In some freelance contexts, retaining certain rights is reasonable:

  • Portfolio rights: the right to display the work in your portfolio
  • Educational use: the right to discuss the work in tutorials or teaching
  • Process documentation: the right to share behind-the-scenes process
  • Authorship credit: the right to be identified as the creator

Many clients accept these retention rights; they just don’t include them in default contracts. Negotiate them in.

Timing of transfer

The phrase “upon receipt of final payment” is important. It means you retain rights until paid. If the client refuses to pay, you can withhold delivery and your copyright remains intact.

A poorly-drafted contract might transfer copyright at the start of work. This is bad for the freelancer. Negotiate transfer-on-payment if possible.

Pre-existing assets

If you bring pre-existing IP to a project (your stock library, your custom code, your design systems), the contract should specifically exempt those from transfer. Otherwise, your assets become the client’s property as part of the deliverable.

The client perspective

For clients hiring freelancers, what to ensure:

Use assignment language, not work-for-hire language

For most freelance creative work, draft your contract with explicit assignment of copyright rather than work-for-hire claims. Assignment works in any context; work-for-hire only works for specific narrow situations.

Specify what’s being transferred

“All right, title, and interest in the Work, including all copyrights” is the standard formulation. Be specific about what “the Work” includes: deliverables only, or also process files, source files, working drafts, etc.

Address derivative rights

The original work is one thing. Derivatives (modifications, adaptations, translations) are another. Your contract should specify whether derivative rights are also assigned to you or remain with the freelancer.

Address moral rights

In some jurisdictions, “moral rights” (attribution, integrity) can’t be assigned. They can sometimes be waived. If you need full control, address moral rights explicitly.

Get the agreement in writing before work starts

Verbal agreements have limited enforceability for copyright. Get the assignment in writing, signed by both parties, before the freelancer starts work. Don’t wait until after delivery.

The common dispute patterns

Three patterns that recur in freelance copyright disputes:

Pattern 1: No written contract

The freelancer did the work. The client paid. There was no written agreement.

The legal default: freelancer owns the copyright. Client has an implied license to use the work for its intended purpose but doesn’t own anything.

This often surprises clients. The fix going forward is always written contracts. The dispute resolution depends on what was discussed and what’s “implied” from the engagement.

Pattern 2: Work-for-hire that doesn’t qualify

The contract says “work made for hire” but the work doesn’t fit the nine categories. The work-for-hire claim fails, but the contract may have alternative assignment language that works. Or it may not.

If there’s no fallback assignment language, the freelancer technically still owns the copyright despite the contract’s language. This becomes a contract-interpretation dispute.

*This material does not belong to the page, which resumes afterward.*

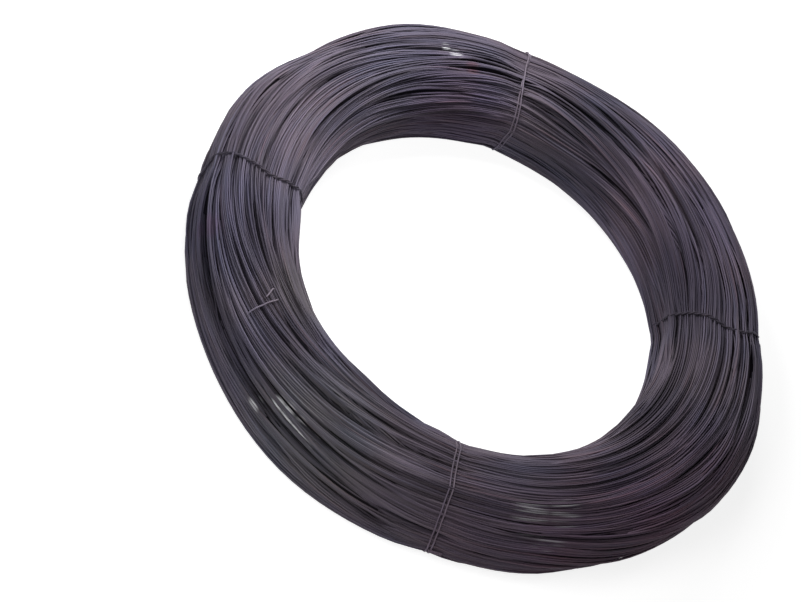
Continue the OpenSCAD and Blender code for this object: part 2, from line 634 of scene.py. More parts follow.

Pattern 3: Late payment disputes

The freelancer did the work. The client received deliverables. The client refuses to pay or pays late. The freelancer wants to use copyright as leverage.

If the contract says transfer happens on payment, the freelancer’s copyright remains intact and they have strong leverage. If the contract says transfer happens earlier, the freelancer’s leverage is reduced.

What to actually do

For freelancers:

  1. Use written contracts for every engagement, even small ones
  2. Use assignment language with transfer-on-payment timing
  3. Reserve portfolio and educational rights
  4. Specify pre-existing IP exemptions
  5. Register your portfolio work for your own protection (even if you’ll assign for clients) — see our guide on copyright registration

For clients:

  1. Use written contracts with explicit assignment language
  2. Avoid “work made for hire” language for most creative categories
  3. Pay promptly so copyright transfer triggers cleanly
  4. Address pre-existing IP in the contract
  5. Address derivative rights if relevant to your intended use

Specific creative categories

How this applies in common situations:

Graphic design and branding: Assignment is the right structure. Work-for-hire generally doesn’t qualify.

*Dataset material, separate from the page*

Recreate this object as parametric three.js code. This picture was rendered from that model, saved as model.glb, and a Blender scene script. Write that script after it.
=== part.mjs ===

Photography: Assignment is the right structure. Some commissioned editorial photography may fit work-for-hire categories; most commercial photography doesn’t.

Software development: Assignment is the right structure for most cases. Some work fits the “compilation” category for collective works.

Copywriting and content writing: Assignment is the right structure. Some specific contexts (collective works like magazines) may fit work-for-hire categories.

Audio and music: Assignment is the right structure for most cases. Some film/TV work falls under audiovisual work-for-hire categories.

Logo design: Assignment is the right structure. For the specifics of logo copyright situations, see our logo guide.

The bigger picture

The work-for-hire vs freelancer question is really about:

  • Who owns the resulting copyright
  • When the transfer happens
  • What rights either party retains

These can all be addressed through well-drafted assignment contracts. The work-for-hire framing is a specific legal technicality that often doesn’t apply, but contracts can achieve the same practical result through assignment language.

For both freelancers and clients, the most important step is having the right contract in place before work begins. Standard freelance contract templates (Bonsai, AND.CO, Hello Bonsai, etc.) handle these issues correctly. Custom contracts drafted by attorneys can address specific situations.

The disputes that arise are almost always traceable to either:

  • No contract at all
  • Contract with the wrong legal characterization (work-for-hire when it doesn’t qualify)
  • Contract with timing that doesn’t match what actually happened

Avoid all three by using a proper assignment contract that triggers on payment. That solves 95% of freelance copyright situations.

For the related question of selling or licensing your copyright, see our companion piece in this series.

The rule: the creator owns unless they’ve agreed otherwise in writing. The exception: limited categories of work made for hire. The practical answer: use assignment contracts. Most situations resolve cleanly when this discipline is followed and create messy disputes when it isn’t.